-- Begin --

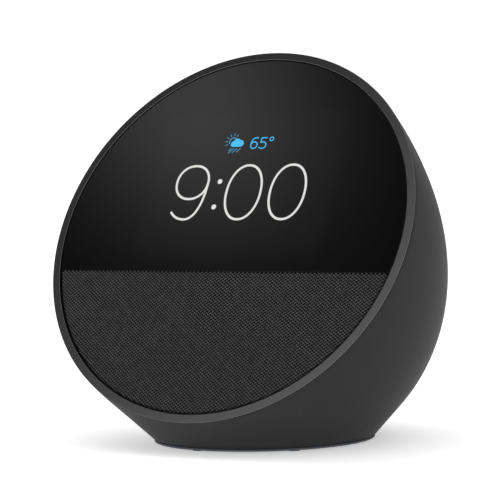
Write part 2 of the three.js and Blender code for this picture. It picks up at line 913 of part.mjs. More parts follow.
function speakerWire(side) {
  const x = side * 3;
  return hose(
    [
      [x, driverCentre + magnetRadius + 3.5, -plateFront + 1.5],
      [x * 1.5, driverCentre + magnetRadius + 8, -plateFront - 4],
      [x * 1.8, mainBoardCentre - mainBoardHeight / 2 + 4, -mainBoardDepth - 7],
      [x * 2, mainBoardCentre - mainBoardHeight / 2 + 7, -mainBoardDepth - boardThickness - 1.2],
    ],
    0.6,
  );
}

// ---- materials -----------------------------------------------------------------------

function finish(color, roughness, metalness = 0) {
  return new THREE.MeshStandardMaterial({ color, roughness, metalness });
}

const housingPlastic = finish(0x2e2f30, 0.55);
const ringPlastic = finish(0x353637, 0.45);
const darkGlass = finish(0x101112, 0.08);
const grilleClothFinish = finish(0x2b2c2d, 0.95);
const blackPlastic = finish(0x17181a, 0.6);
const buttonPlastic = finish(0x2a2b2c, 0.5);
const baseRubber = finish(0x4a4d52, 0.85);
const cellGlass = finish(0x22262b, 0.15);
const diffuserPlastic = finish(0xdfe4e6, 0.5);
const pressedSteel = finish(0xa7abad, 0.35, 0.9);
const boardResin = finish(0x1f5a3c, 0.5);
const ferrite = finish(0x3a3a3c, 0.7);
const conePaper = finish(0x1b1b1c, 0.85);
const coilCopper = finish(0xb36a3c, 0.4, 0.9);
const spiderCloth = finish(0xb08a4a, 0.9);
const finnedAluminium = finish(0xb9bcc0, 0.4, 0.9);
const flexFilm = finish(0xb8742e, 0.5);
const wireInsulation = finish(0x8f2620, 0.5);

// ---- assembly ------------------------------------------------------------------------

const speaker = new THREE.Group();
const face = new THREE.Group();
face.position.z = faceHeight;
face.rotation.x = (90 - faceTilt) * degrees;
const driver = new THREE.Group();
driver.position.y = driverCentre;
const stand = new THREE.Group();
face.add(driver);
speaker.add(face, stand);

function place(group, name, solid, material) {
  const mesh = new THREE.Mesh(toGeometry(solid), material);
  mesh.name = name;
  group.add(mesh);
}

place(face, "front_ring", frontRing(), ringPlastic);
place(face, "cover_lens", coverLens(), darkGlass);
place(face, "grille_cloth", grilleCloth(), grilleClothFinish);
place(face, "speaker_grille", speakerGrille(), blackPlastic);
place(face, "touch_sensor", screenLayer(sensorFront, sensorThickness, 0), cellGlass);
place(face, "display_cell", screenLayer(cellFront, cellThickness, trayWall + gap), cellGlass);
place(face, "display_light", screenLayer(lightFront, lightThickness, trayWall + gap), diffuserPlastic);
place(face, "display_tray", displayTray(), pressedSteel);
place(face, "display_flex", displayFlex(), flexFilm);
place(face, "front_chassis", frontChassis(), blackPlastic);

place(driver, "driver_gasket", driverGasket(), blackPlastic);
place(driver, "driver_basket", driverBasket(), pressedSteel);
place(driver, "driver_surround", surround(), blackPlastic);
place(driver, "driver_cone", cone(), conePaper);
place(driver, "driver_dust_cap", dustCap(), conePaper);
place(driver, "voice_coil", voiceCoil(), coilCopper);
place(driver, "driver_spider", spider(), spiderCloth);
place(driver, "driver_top_plate", topPlate(), pressedSteel);
place(driver, "driver_magnet", magnet(), ferrite);
place(driver, "driver_yoke", yoke(), pressedSteel);
driverScrewPlaces().forEach(([x, y], i) => {
  const length = flangeThickness + gasketThickness + 3 * gap + chassisThickness - 0.5;
  const under = flangeFront + flangeThickness + gap;
  const solid = screw(0, length).rotate([180, 0, 0]).translate([x, y, -under]);
  place(face, `driver_screw_${i + 1}`, solid, pressedSteel);
});

place(face, "main_board", mainBoard(), boardResin);
boardPostPlaces().forEach((spot, i) => {
  place(face, `board_screw_${i + 1}`, boardScrew(spot), pressedSteel);
});
place(face, "processor_heat_sink", heatSink(), finnedAluminium);
place(face, "radio_shield", boardPart(14, 3, 20, 15, 2.2), pressedSteel);
place(face, "amplifier_chip", boardPart(0, -11, 7, 5, 1), blackPlastic);
place(face, "speaker_wire_left", speakerWire(-1), wireInsulation);
place(face, "speaker_wire_right", speakerWire(1), wireInsulation);

place(stand, "rear_housing", rearHousing(), housingPlastic);
["volume_down", "volume_up", "mic_off"].forEach((name, i) => {
  place(stand, `${name}_button`, buttonCap(buttonPlaces[i]), buttonPlastic);
  place(stand, `${name}_switch`, switchBody(buttonPlaces[i]), blackPlastic);
});
place(stand, "button_board", buttonBoard(), boardResin);
["left", "right"].forEach((name, i) => {
  const side = i === 0 ? -1 : 1;
  place(stand, `microphone_${name}`, microphone(side * micSpread), pressedSteel);
  place(stand, `button_board_screw_${name}`, buttonBoardScrew(side * bossSpread), pressedSteel);
});
place(stand, "power_port_recess", portRecess(), blackPlastic);
place(stand, "power_jack", powerJack(), blackPlastic);
place(stand, "jack_board", jackBoard(), boardResin);
place(stand, "base_cover", baseCover(), baseRubber);
place(stand, "base_ballast", ballast(), pressedSteel);
baseScrewPlaces().forEach((spot, i) => {
  place(stand, `base_screw_${i + 1}`, baseScrew(spot), pressedSteel);
});
footPlaces().forEach((spot, i) => {
  place(stand, `foot_${i + 1}`, foot(spot), baseRubber);
});

// The origin is under the middle of the whole object, on the table.
speaker.updateMatrixWorld(true);
const middle = new THREE.Box3().setFromObject(speaker, true).getCenter(new THREE.Vector3());
speaker.position.set(-middle.x, -middle.y, 0);

export default speaker;
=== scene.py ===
import json
import math

import bpy
import numpy as np
from mathutils import Euler, Matrix, Vector


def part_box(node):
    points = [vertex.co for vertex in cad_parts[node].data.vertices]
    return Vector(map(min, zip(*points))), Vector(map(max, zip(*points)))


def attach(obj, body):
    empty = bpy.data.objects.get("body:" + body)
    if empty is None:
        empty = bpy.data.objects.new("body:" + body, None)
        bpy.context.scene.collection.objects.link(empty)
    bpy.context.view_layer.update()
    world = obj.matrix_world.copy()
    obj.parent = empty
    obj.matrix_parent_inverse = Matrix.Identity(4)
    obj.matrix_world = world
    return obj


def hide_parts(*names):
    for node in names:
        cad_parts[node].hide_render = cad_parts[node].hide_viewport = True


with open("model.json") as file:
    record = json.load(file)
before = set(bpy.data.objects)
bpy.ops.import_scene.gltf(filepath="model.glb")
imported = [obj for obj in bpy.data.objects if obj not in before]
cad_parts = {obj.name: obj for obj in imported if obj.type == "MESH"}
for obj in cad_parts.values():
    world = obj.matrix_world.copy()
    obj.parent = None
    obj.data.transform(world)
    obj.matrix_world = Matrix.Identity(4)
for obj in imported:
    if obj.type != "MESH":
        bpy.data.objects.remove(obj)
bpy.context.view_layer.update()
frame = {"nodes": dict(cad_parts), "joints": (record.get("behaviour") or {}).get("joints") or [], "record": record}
mm = 0.001
scene = bpy.context.scene

# The face frame: x to the right, y up along the leaning face, z straight out of it, in mm.
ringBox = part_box("front_ring")
joints = {joint["name"]: joint for joint in frame["joints"]}
coneAxis = Vector(joints["cone_travel"]["axis"])
tilt = math.atan2(coneAxis.z, -coneAxis.y)
ringRadius = ringBox[1].x / mm
ringFall = 0.2
faceCentre = Vector((
    0,
    ringBox[0].y / mm + ringRadius * math.sin(tilt) - ringFall * math.cos(tilt),
    ringBox[1].z / mm - ringRadius * math.cos(tilt) + ringFall * math.sin(tilt),
))
faceMatrix = Matrix.Translation(faceCentre) @ Matrix.Rotation(math.pi / 2 - tilt, 4, "X")

# The button frame: x along the row, y down the back, z out of the housing.
pressAxis = Vector(joints["volume_up_press"]["axis"])


def middleOf(name):
    low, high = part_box(name)
    return (low + high) / 2 / mm


def stage(text):
    print("stage:", text, flush=True)


# ---- mesh helpers ----

def newObject(name, data):
    thing = bpy.data.objects.new(name, data)
    scene.collection.objects.link(thing)
    return thing


def newMesh(name, points, faces, matrix=None):
    mesh = bpy.data.meshes.new(name)
    mesh.from_pydata([tuple(p) for p in points], [], [tuple(f) for f in faces])
    if matrix is not None:
        mesh.transform(matrix)
    return mesh


def makePiece(name, points, faces, matrix=None, body="speaker_body", slot=None, replaces=(),
              material=None, sharpAngle=32):
    mesh = newMesh(name, points, faces, matrix)
    mesh.transform(Matrix.Scale(mm, 4))
    return addPiece(name, mesh, body, replaces, material, sharpAngle)


def addPiece(name, mesh, body, replaces, material, sharpAngle=32):
    mesh.update()
    if sharpAngle is not None:
        mesh.polygons.foreach_set("use_smooth", [True] * len(mesh.polygons))
        mesh.set_sharp_from_angle(angle=math.radians(sharpAngle))
        mesh = flatWeighted(mesh)
    piece = newObject(name, mesh)
    if material is not None:
        mesh.materials.clear()
        mesh.materials.append(material)
    if replaces:
        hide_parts(*replaces)
    if body:
        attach(piece, body)
    return piece


# The same mesh with its normals led by the large faces, so small roundings stay local.
def flatWeighted(mesh):
    carrier = newObject("weighting", mesh)
    modifier = carrier.modifiers.new("weighting", "WEIGHTED_NORMAL")
    modifier.keep_sharp = True
    graph = bpy.context.evaluated_depsgraph_get()
    result = bpy.data.meshes.new_from_object(carrier.evaluated_get(graph))
    bpy.data.objects.remove(carrier)
    bpy.data.meshes.remove(mesh)
    return result


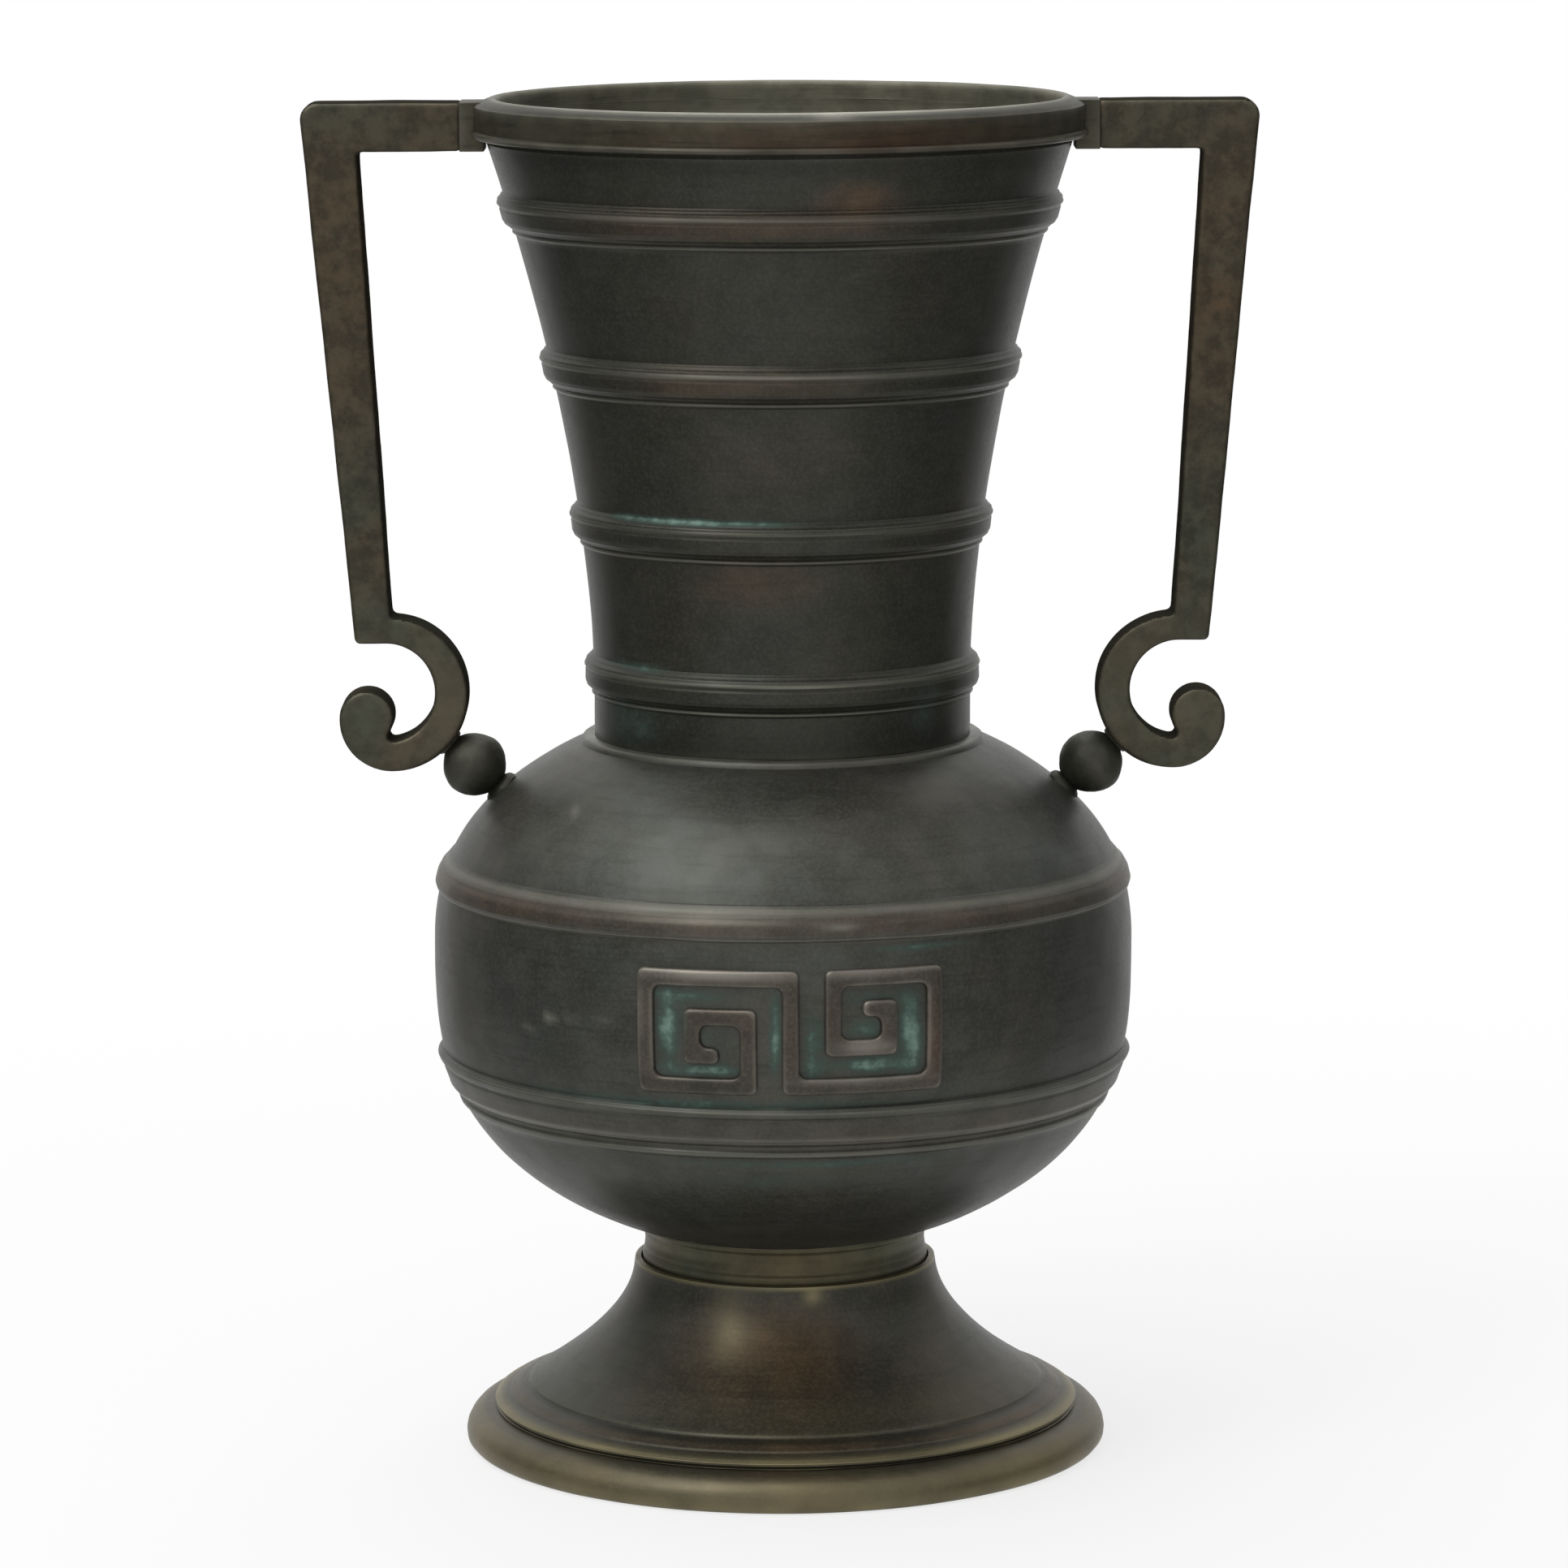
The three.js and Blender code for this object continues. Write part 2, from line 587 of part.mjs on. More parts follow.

-- End --

Make an exact transcription of the lines from the line with "obj.matrix_world = Matrix.Identity(4)" through the line with "# The face frame: x", inclusive, omitting all others.

    obj.matrix_world = Matrix.Identity(4)
for obj in imported:
    if obj.type != "MESH":
        bpy.data.objects.remove(obj)
bpy.context.view_layer.update()
frame = {"nodes": dict(cad_parts), "joints": (record.get("behaviour") or {}).get("joints") or [], "record": record}
mm = 0.001
scene = bpy.context.scene

# The face frame: x to the right, y up along the leaning face, z straight out of it, in mm.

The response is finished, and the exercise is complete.